**Problem description**.
Reproduce the opening lines of the records exactly, up to and including the line in which "carried by a" occurs.

******

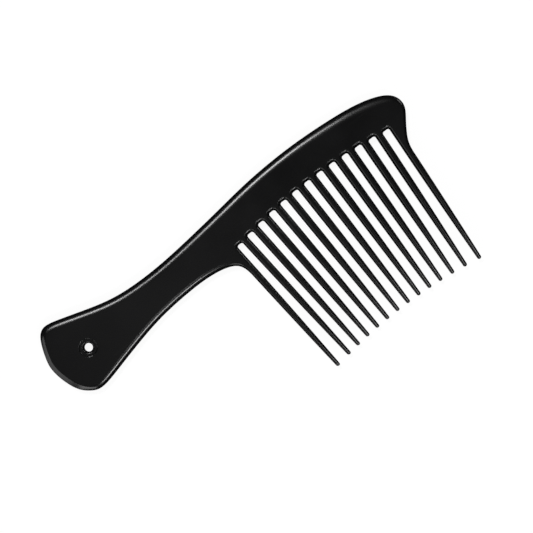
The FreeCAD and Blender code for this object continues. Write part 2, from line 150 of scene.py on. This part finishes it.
def rounding_profile(width, half_height, bevel=0.0):
    """Inward distance and height across an edge, from the top face's shoulder to the bottom's."""
    wall = min(PARTING_HALF_HEIGHT, PARTING_LARGEST_SHARE * half_height)
    rise = half_height - wall
    upper = []
    for step in range(ROUNDING_STEPS + 1):
        angle = 0.5 * math.pi * step / ROUNDING_STEPS
        inward = width * (1.0 - math.sin(angle))
        height = wall + rise * math.cos(angle)
        if bevel > 0.0:
            cut_inward, cut_height = bevel_point(step, width, half_height, wall)
            inward += bevel * (cut_inward - inward)
            height += bevel * (cut_height - height)
        upper.append((inward, height))
    ridge = PARTING_RIDGE * min(1.0, half_height / HALF_THICKNESS)
    lower = [(inward, -height) for inward, height in reversed(upper)]
    return upper + [(-ridge, 0.0)] + lower


def bevel_point(step, width, half_height, wall):
    """Inward distance and height on a bevelled edge: flat ring, slope, round, short wall."""
    if step == 0:
        return BEVEL_SHOULDER * width, half_height
    share = (step - 1) / (ROUNDING_STEPS - 1)
    corner = BEVEL_CORNER * width
    if share <= BEVEL_SLOPE_SHARE:
        inward = width + (corner - width) * share / BEVEL_SLOPE_SHARE
        return inward, half_height - BEVEL_SLOPE * (width - inward)
    turn = 0.5 * math.pi * (share - BEVEL_SLOPE_SHARE) / (1.0 - BEVEL_SLOPE_SHARE)
    start = half_height - BEVEL_SLOPE * (width - corner)
    return corner * (1.0 - math.sin(turn)), wall + (start - wall) * math.cos(turn)


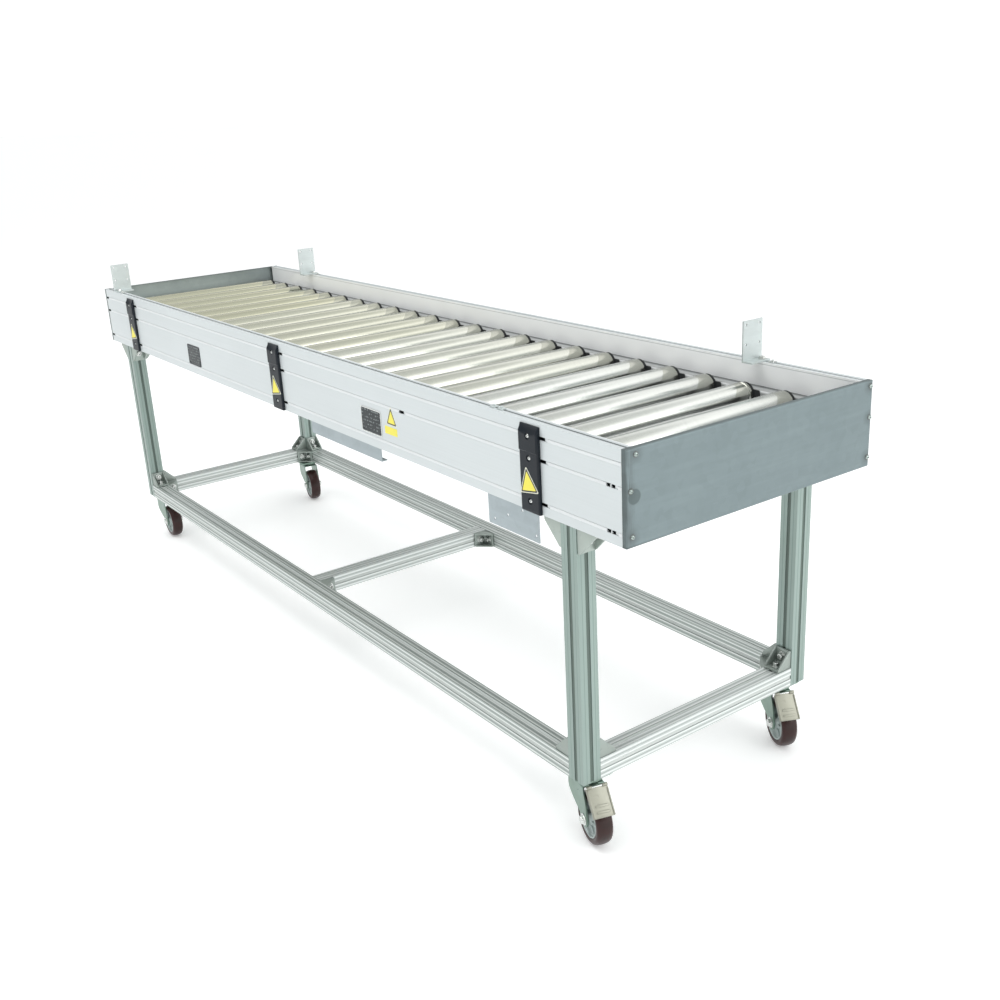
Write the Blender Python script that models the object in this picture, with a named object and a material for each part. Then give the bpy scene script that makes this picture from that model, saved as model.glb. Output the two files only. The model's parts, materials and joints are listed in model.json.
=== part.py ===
"""A gravity roller conveyor: a bed of free-turning steel rollers between two deep aluminium side rails,
carried by a stand of slotted aluminium profile on four swivel casters.

Metres, +Z up. +X runs along the bed, and -Y is the side with the black cover strips. The origin is on
the floor, in the middle of the overall box.
"""

import math

import bmesh
import bpy
from mathutils import Vector

GAP = 0.0003  # left between two pieces that touch
X, Y, Z = 0, 1, 2

# Side rails: a thin upper wall over a thick hollow lower part. u runs inwards from the outer face and
# v runs upwards from the underside.
RAIL_TOP = 0.778
RAIL_HEIGHT = 0.160
RAIL_HALF_LENGTH = 1.1945
RAIL_OUTER_Y = 0.2935
RAIL_TOP_WIDTH = 0.0215
RAIL_THICKNESS = 0.045
LEDGE_DROP = 0.048
RAIL_WALL = 0.003
OUTER_GROOVE_DROPS = (0.140, 0.064, 0.025)
TOP_GROOVE_U = 0.0115
RAIL_GROOVE = {"mouth": 0.0065, "lip": 0.0022, "cavity": 0.014, "floor": 0.008, "depth": 0.009}
TOP_GROOVE = {"mouth": 0.005, "lip": 0.002, "cavity": 0.011, "floor": 0.007, "depth": 0.007}
RAIL_BOTTOM = RAIL_TOP - RAIL_HEIGHT
RAIL_INNER_Y = RAIL_OUTER_Y - RAIL_THICKNESS

# Folded end plates, which close the bed at both ends
PLATE_DEPTH = 0.011
PLATE_SHEET = 0.002
PLATE_BEND = 0.0025

# Rollers
ROLLER_COUNT = 24
ROLLER_PITCH = 0.100
ROLLER_RADIUS = 0.025
ROLLER_HALF_LENGTH = 0.2416
ROLLER_WALL = 0.0015
ROLLER_END = 0.004
ROLLER_BORE = 0.0063
ROLLER_DROP = 0.061
ROLLER_SIDES = 20

# Stand of 40 mm square slotted profile
PROFILE = 0.040
PROFILE_GROOVE = {"mouth": 0.008, "lip": 0.0042, "cavity": 0.019, "floor": 0.010, "depth": 0.0122}
LEG_BOTTOM = 0.130
LEG_X = 1.062
LEG_Y = RAIL_OUTER_Y - PROFILE / 2

# Swivel casters, set in from the legs' outer corners
CASTER_INSET_X = 0.018
CASTER_INSET_Y = 0.020
CASTER_PLATE = 0.070
CASTER_PLATE_THICKNESS = 0.0035
HEAD_RADIUS = 0.026
HEAD_DEPTH = 0.0085
KINGPIN_RADIUS = 0.006
KINGPIN_NUT = 0.009
FORK_SHEET = 0.003
FORK_INNER = 0.038
FORK_END_RADIUS = 0.012
TRAIL = 0.032
WHEEL_RADIUS = 0.050
WHEEL_HALF_WIDTH = 0.016
HUB_HALF_LENGTH = 0.0175
WHEEL_SIDES = 24
AXLE_RADIUS = 0.006
RUNNING_CLEARANCE = 0.00006
AXLE_HEAD_RADIUS = 0.009
AXLE_HEAD = 0.007
CASTER_HEADINGS = {"near_left": -3, "far_left": -12, "near_right": -17, "far_right": -26}

# Brake pedals on the two casters at the +X end
PEDAL_WIDTH = 0.041
PEDAL_LENGTH = 0.055
PEDAL_SHEET = 0.0022
PEDAL_FLANGE = 0.007
PEDAL_PIVOT = (0.0425, -0.0098)  # forward of the swivel axis, and below the leg
PEDAL_SLOPE = 50

# Moulded cover strips on the near rail
STRIP_X = (-0.971, 0.0, 0.971)
STRIP_WIDTH = 0.048
STRIP_DEPTH = 0.008
STRIP_TOP_DROP = 0.006
STRIP_CHAMFER = 0.003

# Upright stop brackets on the rails
BRACKET_WIDTH = 0.053
BRACKET_HEIGHT = 0.080
BRACKET_FOOT = 0.025
BRACKET_SHEET = 0.003
BRACKET_HOLE_INSET = 0.008
BRACKET_HOLE_RADIUS = 0.0025
BRACKET_HOLE_HEIGHTS = (0.034, 0.072)
BRACKETS = {"near_left": (-1.111, -1), "far_left": (-0.920, 1), "far_right": (0.945, 1)}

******

**Response for this exercise**.
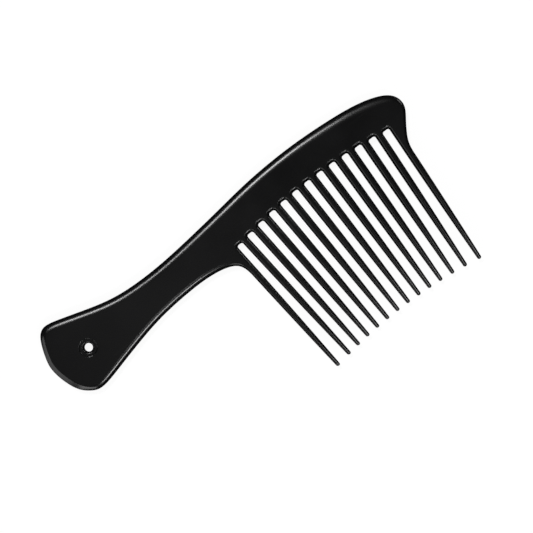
The FreeCAD and Blender code for this object continues. Write part 2, from line 150 of scene.py on. This part finishes it.
def rounding_profile(width, half_height, bevel=0.0):
    """Inward distance and height across an edge, from the top face's shoulder to the bottom's."""
    wall = min(PARTING_HALF_HEIGHT, PARTING_LARGEST_SHARE * half_height)
    rise = half_height - wall
    upper = []
    for step in range(ROUNDING_STEPS + 1):
        angle = 0.5 * math.pi * step / ROUNDING_STEPS
        inward = width * (1.0 - math.sin(angle))
        height = wall + rise * math.cos(angle)
        if bevel > 0.0:
            cut_inward, cut_height = bevel_point(step, width, half_height, wall)
            inward += bevel * (cut_inward - inward)
            height += bevel * (cut_height - height)
        upper.append((inward, height))
    ridge = PARTING_RIDGE * min(1.0, half_height / HALF_THICKNESS)
    lower = [(inward, -height) for inward, height in reversed(upper)]
    return upper + [(-ridge, 0.0)] + lower


def bevel_point(step, width, half_height, wall):
    """Inward distance and height on a bevelled edge: flat ring, slope, round, short wall."""
    if step == 0:
        return BEVEL_SHOULDER * width, half_height
    share = (step - 1) / (ROUNDING_STEPS - 1)
    corner = BEVEL_CORNER * width
    if share <= BEVEL_SLOPE_SHARE:
        inward = width + (corner - width) * share / BEVEL_SLOPE_SHARE
        return inward, half_height - BEVEL_SLOPE * (width - inward)
    turn = 0.5 * math.pi * (share - BEVEL_SLOPE_SHARE) / (1.0 - BEVEL_SLOPE_SHARE)
    start = half_height - BEVEL_SLOPE * (width - corner)
    return corner * (1.0 - math.sin(turn)), wall + (start - wall) * math.cos(turn)


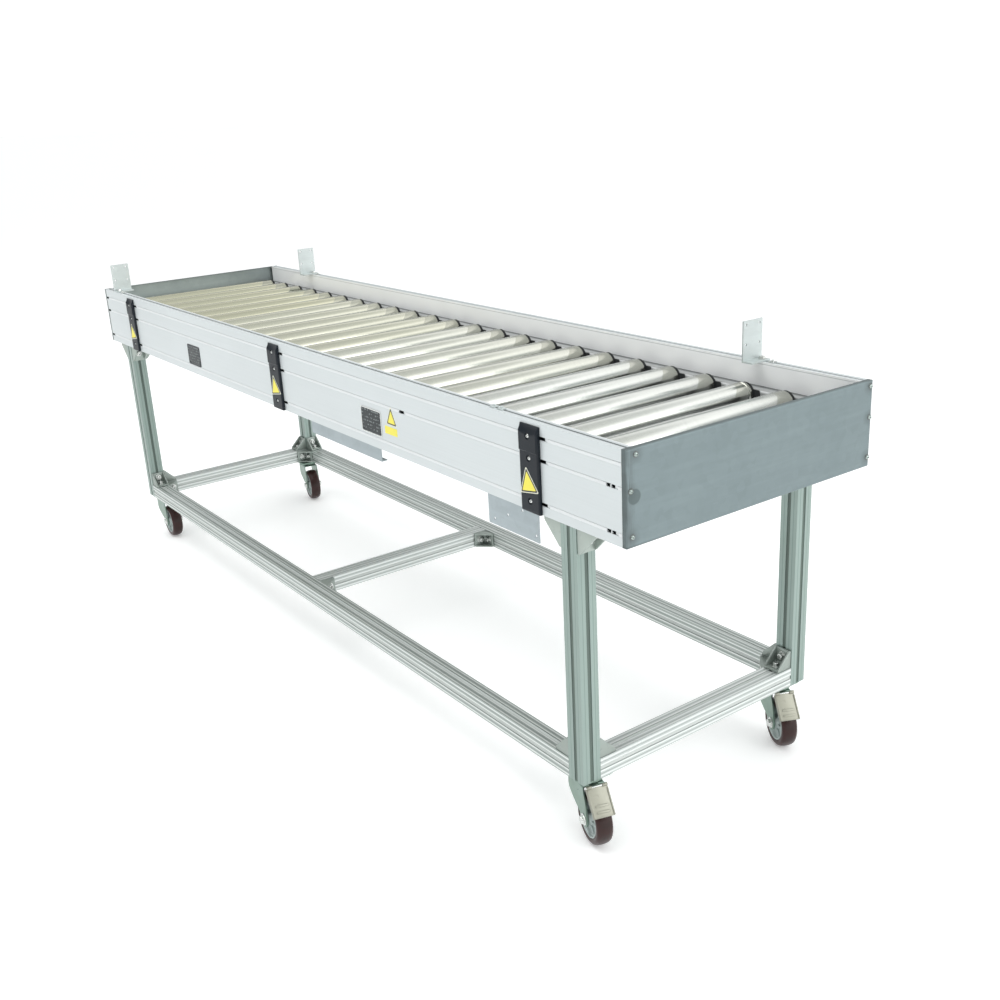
Write the Blender Python script that models the object in this picture, with a named object and a material for each part. Then give the bpy scene script that makes this picture from that model, saved as model.glb. Output the two files only. The model's parts, materials and joints are listed in model.json.
=== part.py ===
"""A gravity roller conveyor: a bed of free-turning steel rollers between two deep aluminium side rails,
carried by a stand of slotted aluminium profile on four swivel casters.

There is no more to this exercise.